The closed-door briefings conducted by CIA Director Michael Hayden and other intelligence officials breaks U.S. official silence on the matter and could complicate American diplomacy with North Korea and in the Middle East.

While some lawmakers last year got classified information about the September 6 Israeli air strike, they voiced bitterness that the administration had only shared the intelligence more widely nearly eight months after the incident.

A U.S. official, who asked not to be named because he was not authorized to discuss classified matters, said that among the intelligence the United States has was an image of what appeared to be people of Korean descent at the facility.

However, the official stressed that this image was only part of a wider array of information gathered from multiple sources on the suspected cooperation between Syria and North Korea.

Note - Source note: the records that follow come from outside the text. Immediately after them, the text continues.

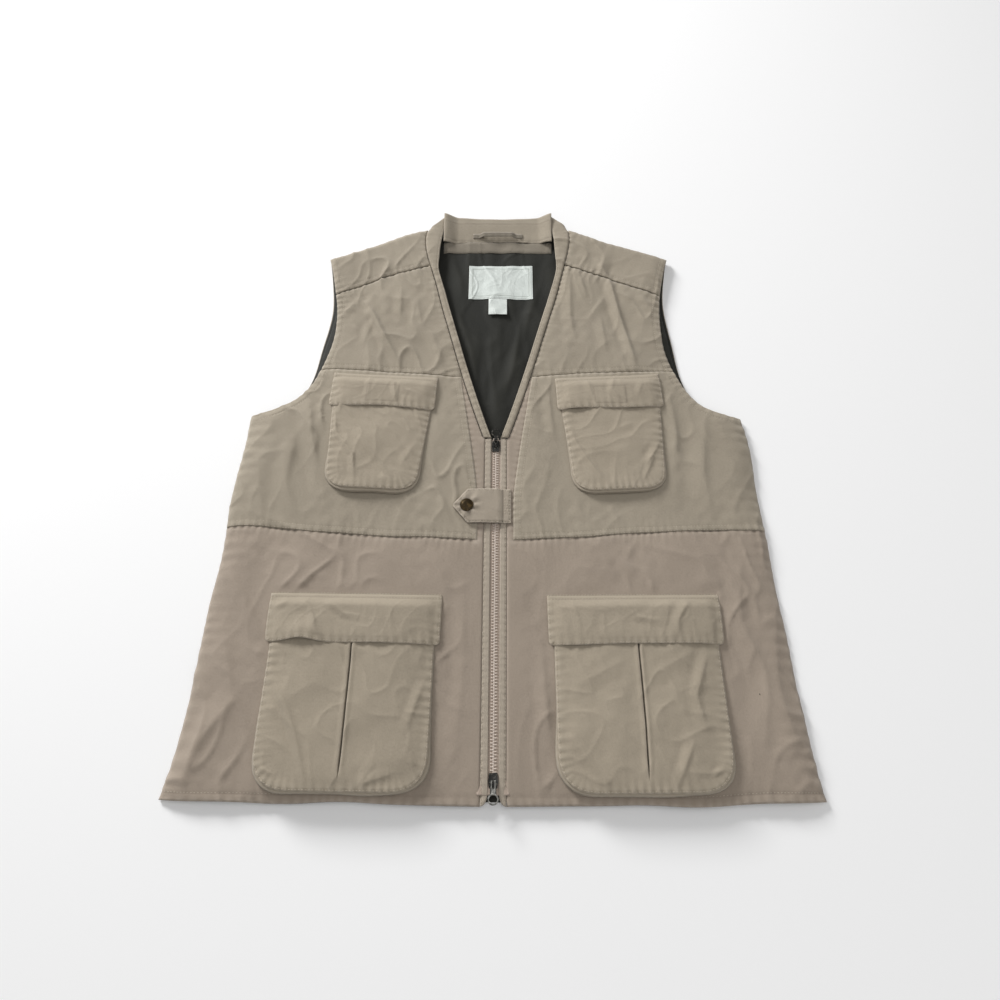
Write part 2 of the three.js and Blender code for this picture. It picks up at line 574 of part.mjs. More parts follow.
function addPocket(name, p) {
  const gussetZ = p.base + GAP;
  const frontFace = gussetZ + p.depth + GAP;
  const loopPadZ = frontFace + POCKET_WALL + GAP;
  const hookPadZ = loopPadZ + PAD + GAP;
  const levels = { root: p.base + GAP, flap: hookPadZ + PAD + GAP };
  const outer = pocketEdge(p, 0);
  const inner = pocketEdge(p, POCKET_WALL);
  const pieces = {
    [`${name}_pocket_gusset`]: [plate([...outer, ...inner.reverse()], gussetZ, p.depth), shellCloth],
    [`${name}_pocket_front`]: [plate(outer, frontFace, POCKET_WALL), shellCloth],
  };
  const padRise = p.flapTop - p.flapDrop + 6; // the patches' lower edge above the hem
  const [padWide, padHigh] = p.pad;
  const patch = (z) => plate(rectangle(-padWide / 2, padRise, padWide / 2, padRise + padHigh), z, PAD);
  pieces[`${name}_flap_loop_patch`] = [patch(loopPadZ), padNylon];
  pieces[`${name}_flap_hook_patch`] = [patch(hookPadZ), padNylon];
  pieces[`${name}_pocket_flap`] = [flapSolid(p, levels).translate(0, p.flapTop, 0), shellCloth];

  // Each pocket leans a little, with its inner end lower, about the middle of the flap's seam.
  for (const [side, half] of Object.entries(halves)) {
    const seat = new THREE.Group();
    seat.position.set(p.middle, p.flapTop, 0);
    seat.rotation.z = THREE.MathUtils.degToRad(p.lean);
    const drawn = new THREE.Group();
    drawn.position.y = -p.flapTop;
    half.add(seat.add(drawn));
    for (const [piece, [geometry, material]] of Object.entries(pieces))
      add(`${side}_${piece}`, geometry, material, drawn);
  }
}
addPocket("chest", CHEST);
addPocket("lower", LOWER);

export default vest;
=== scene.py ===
# %% [markdown]
# # A fishing vest, laid flat
# The vest is washed cotton twill with a dark lining, four bellows pockets, a two-way zip and a snap tab.
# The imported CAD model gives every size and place. This lesson lays real-looking cloth over it. Cloth is
# built in millimetres, which suit a pattern cutter, and each piece ends up in metres.

# %% Load the frame
import json
import math

import bmesh
import bpy
import numpy as np
from mathutils import Matrix, Vector


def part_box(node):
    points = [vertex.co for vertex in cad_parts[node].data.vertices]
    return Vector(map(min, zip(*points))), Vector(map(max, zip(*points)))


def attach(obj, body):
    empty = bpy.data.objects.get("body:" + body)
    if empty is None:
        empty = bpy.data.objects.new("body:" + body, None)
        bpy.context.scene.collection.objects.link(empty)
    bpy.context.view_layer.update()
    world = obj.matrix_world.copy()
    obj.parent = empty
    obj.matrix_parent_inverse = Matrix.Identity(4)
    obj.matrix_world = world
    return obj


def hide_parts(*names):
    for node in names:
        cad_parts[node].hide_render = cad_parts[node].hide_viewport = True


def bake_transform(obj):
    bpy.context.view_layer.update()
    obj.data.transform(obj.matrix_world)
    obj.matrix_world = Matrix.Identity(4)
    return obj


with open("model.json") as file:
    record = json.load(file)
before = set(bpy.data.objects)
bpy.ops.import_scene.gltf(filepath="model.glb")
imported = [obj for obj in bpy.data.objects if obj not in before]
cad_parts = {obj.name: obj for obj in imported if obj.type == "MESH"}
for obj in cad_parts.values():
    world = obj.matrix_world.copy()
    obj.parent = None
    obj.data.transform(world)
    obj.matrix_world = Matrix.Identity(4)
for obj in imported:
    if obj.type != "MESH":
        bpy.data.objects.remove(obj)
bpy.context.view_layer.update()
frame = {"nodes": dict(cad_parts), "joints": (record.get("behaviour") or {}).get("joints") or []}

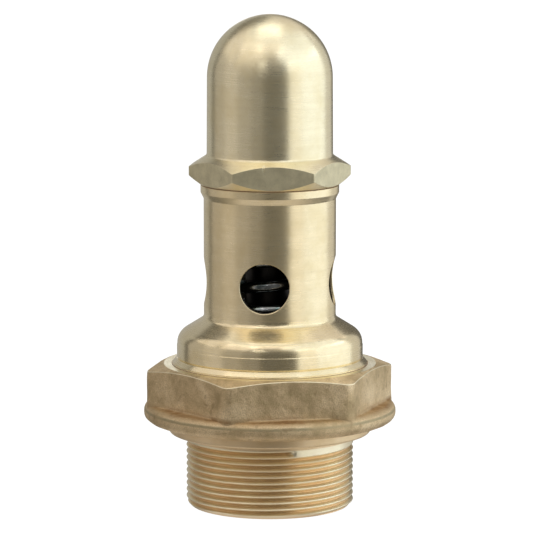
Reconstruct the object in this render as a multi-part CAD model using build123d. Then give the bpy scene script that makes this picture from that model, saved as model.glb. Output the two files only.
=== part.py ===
from build123d import *
import os
from math import cos, pi, radians, sin, tan

# A spring-loaded pressure relief valve, in millimetres.
# +Z runs up the valve's axis. The origin is on that axis, at the lower end of the inlet thread.
# Four round ports look out along +X, -X, +Y and -Y.

# ---------------------------------------------------------------- driving dimensions

# Inlet thread, G 2
THREAD_R = 29.807
THREAD_PITCH = 2.309
THREAD_DEPTH = 1.479
THREAD_START_Z = 1.5
THREAD_RINGS = 9
CREST_LAND = 0.35
ROOT_LAND = 0.3
ENTRY_R = 28.3

# Inlet body
BORE_R = 22.0
BOSS_R = 36.0
BOSS_Z = 26.3
BOSS_EDGE = 0.8
FLANGE_R = 44.9
FLANGE_Z = 30.6
FLANGE_TOP_Z = 36.9
FLANGE_ROUND = 2.8
BODY_AF = 78.0
BODY_CORNER_R = 4.5
BODY_HEX_TURN = 15.0
BODY_TOP_Z = 50.9
BODY_FLAT_R = 37.8
BODY_CHAMFER_DEG = 17.0
BODY_DRAFT_DEG = 0.8
SEAT_POCKET_R = 26.0
SEAT_LEDGE_Z = 28.0
CHAMBER_R = 28.4
CHAMBER_Z = 37.0
HOUSING_THREAD_R = 29.1
HOUSING_THREAD_Z = 38.5
GASKET_FLOOR_Z = 50.5
GASKET_RECESS_R = 35.0

# Seat
SEAT_GASKET_T = 1.0
SEAT_OPENING_R = 19.0
SEAT_LIP_W = 1.5
SEAT_Z = 38.0
SEAT_SHOULDER_Z = 36.0
SEAT_LIP_SPREAD = 1.5
SEAT_GASKET_GAP = 0.3

# Valve disc group
LIFT = 7.0
DISC_R = 23.5
SEAL_R = 22.0
SEAL_HOLE_R = 11.5
SEAL_T = 3.0
DISC_RIM_Z = 38.8
DISC_T = 5.0
DISC_HUB_R = 8.5
DISC_HUB_TOP_Z = 52.0
DISC_HUB_FILLET = 1.5
SOCKET_R = 4.1
RETAINER_R = 14.0
RETAINER_T = 1.5
SCREW_R = 2.5
SCREW_GAP = 0.1
SCREW_HEAD_AF = 8.0
SCREW_HEAD_T = 3.5
SCREW_END_Z = 43.4
SCREW_HOLE_Z = 43.9
BALL_R = 2.5
BALL_Z = 47.5
PIT_HALF_DEG = 60.0
SNAP_Z = 50.6
SNAP_T = 0.8
SNAP_R = 4.9
SNAP_INNER_R = 3.4

# Spindle
SPINDLE_R = 4.0
SPINDLE_Z = 49.0
SPINDLE_TOP_Z = 149.0
RUNNING_GAP = 0.06
CLEARANCE = 0.6
PLATE_RING_Z = 62.4
PLATE_RING_R = 6.5
PLATE_RING_INNER_R = 3.5

# Spindle guide
GUIDE_Z = 57.0
GUIDE_T = 3.0
GUIDE_RIM_W = 3.5
GUIDE_HUB_R = 8.0
GUIDE_HUB_TOP_Z = 62.2
GUIDE_ARM_W = 4.0
GUIDE_ARMS = 4
GUIDE_ARM_DEG = 45.0
STOP_GAP = 0.1

# Spring
SPRING_MEAN_R = 14.5
WIRE_D = 4.2
SPRING_Z = 66.5
SPRING_TOP_Z = 104.0
SPRING_PITCH = 8.8
END_COIL_PITCH = 4.25
SPRING_START_DEG = -72.0
GROUND_SHARE = 0.3

# Spring plates
PLATE_R = 16.9
PLATE_T = 3.0
PILOT_R = 12.2
PILOT_H = 2.5
SPRING_GUIDE_R = 9.0
SPRING_GUIDE_TOP_Z = 91.0
UPPER_PLATE_T = 4.0
WASHER_R = 8.5
WASHER_T = 2.0

# Spring housing
SPIGOT_R = 29.0
SPIGOT_Z = 40.0
SPIGOT_BORE_R = 27.2
FOOT_Z = 51.0
FOOT_R = 35.4
FOOT_EDGE = 0.25
BELL_Z = 53.05
BELL_R = 33.1
BELL_WAIST_Z = 57.6
WAIST_H = 0.3
BELL_TOP_R = 32.95
SHOULDER_CORNER_Z = 61.5
SHOULDER_ROUND = 5.6
SHOULDER_SLOPE_DEG = 32.0
TUBE_R = 23.45
TUBE_FILLET = 2.2
TUBE_BORE_R = 20.5
BELL_BORE_Z = 60.0
BELL_BORE_LEDGE_R = 26.2
TUBE_BORE_Z = 64.2
PORT_R = 8.75
PORT_Z = 80.7
PORT_COUNT = 4
COLLAR_R = 24.55
COLLAR_Z = 112.2
COVE_Z = 110.0
WEB_Z = 112.0
WEB_FILLET = 1.5
COLLAR_TOP_Z = 114.8
NECK_R = 19.45
NECK_TOP_Z = 124.0
NECK_RELIEF_R = 18.8
NECK_RELIEF_H = 1.5
ADJUST_HOLE_R = 9.0

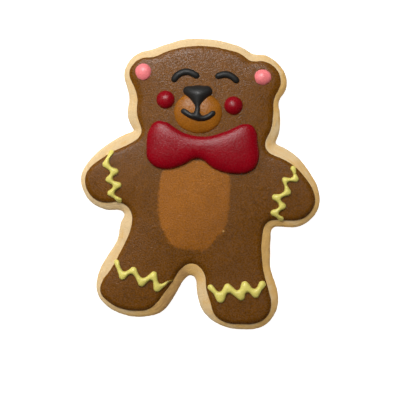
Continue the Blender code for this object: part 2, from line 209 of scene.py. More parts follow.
def traced(depth_of, low, high, cell):
    """The outline along which a depth, known all over an area, comes to zero."""
    columns, rows = (round(side / cell) for side in high - low)
    bm = bmesh.new()
    bmesh.ops.create_grid(bm, x_segments=columns, y_segments=rows, size=1.0)
    spots = np.array([vertex.co.xy for vertex in bm.verts])
    spots = low + (spots + 1.0) / 2.0 * (high - low)
    for vertex, (x, y), depth in zip(bm.verts, spots, depth_of(spots)):
        vertex.co = (x, y, depth)
    return sliced(bm, 0.0)


def enclosed_area(loop):
    """The area inside a loop, below zero for a clockwise one."""
    ahead = np.roll(loop, -1, axis=0)
    return (loop[:, 0] * ahead[:, 1] - loop[:, 1] * ahead[:, 0]).sum() / 2


def evened(loop, spacing, softness):
    """The closed loop with points at an even spacing, its corners eased over softness."""
    closed = np.vstack([loop, loop[:1]])
    along = np.concatenate([[0.0], np.cumsum(np.hypot(*np.diff(closed, axis=0).T))])
    spots = np.linspace(0.0, along[-1], round(along[-1] / spacing), endpoint=False)
    even = np.stack([np.interp(spots, along, column) for column in closed.T], axis=1)
    for _ in range(round(2 * (softness / spacing) ** 2)):
        even = (np.roll(even, 1, axis=0) + 2 * even + np.roll(even, -1, axis=0)) / 4
    return even


def inwards(loop):
    """The unit vector into a counter-clockwise loop at each of its points."""
    along = np.roll(loop, -1, axis=0) - np.roll(loop, 1, axis=0)
    along /= np.hypot(*along.T)[:, None]
    return np.stack([-along[:, 1], along[:, 0]], axis=1)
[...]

Syrian Ambassador to the United Nations Bashar Ja'afari told reporters on Wednesday that "there was no Syria-North Korea cooperation whatsoever in Syria. We deny these rumors."

Israeli officials have feared that broad disclosure of the air strike and information that prompted it could trigger a backlash from Syria.

It is also possible that the briefings could make it harder for Washington to make progress in a multilateral effort to get North Korea to make a "complete and correct" declaration of all its nuclear programs as a step toward abandoning them.

Pyongyang missed a December 31 deadline to make the declaration and some lawmakers are skeptical that a tentative agreement on how it may address concerns about any uranium enrichment program and nuclear proliferation will yield full disclosure.

Rep. Peter Hoekstra, the top Republican on the House of Representatives intelligence committee, bluntly told the reporters after a briefing on the issue that the administration had lost the trust of many lawmakers.

"A trusting environment between the administration and Congress does not exist," said the Michigan congressman, one of a handful of lawmakers briefed on the intelligence last year.

He also said the administration's decision not to brief a wider array of lawmakers until Thursday would make it much harder for Bush to win congressional support for any agreements he may strike with North Korea through the six-party negotiations on ending Pyongyang's nuclear programs.

"By waiting so long to brief the intelligence committee and other committees on the Hill, the administration has made it much more difficult ... for them to go through the Congress and get these agreements approved because they have really damaged the relationship between Congress and the administration," he said.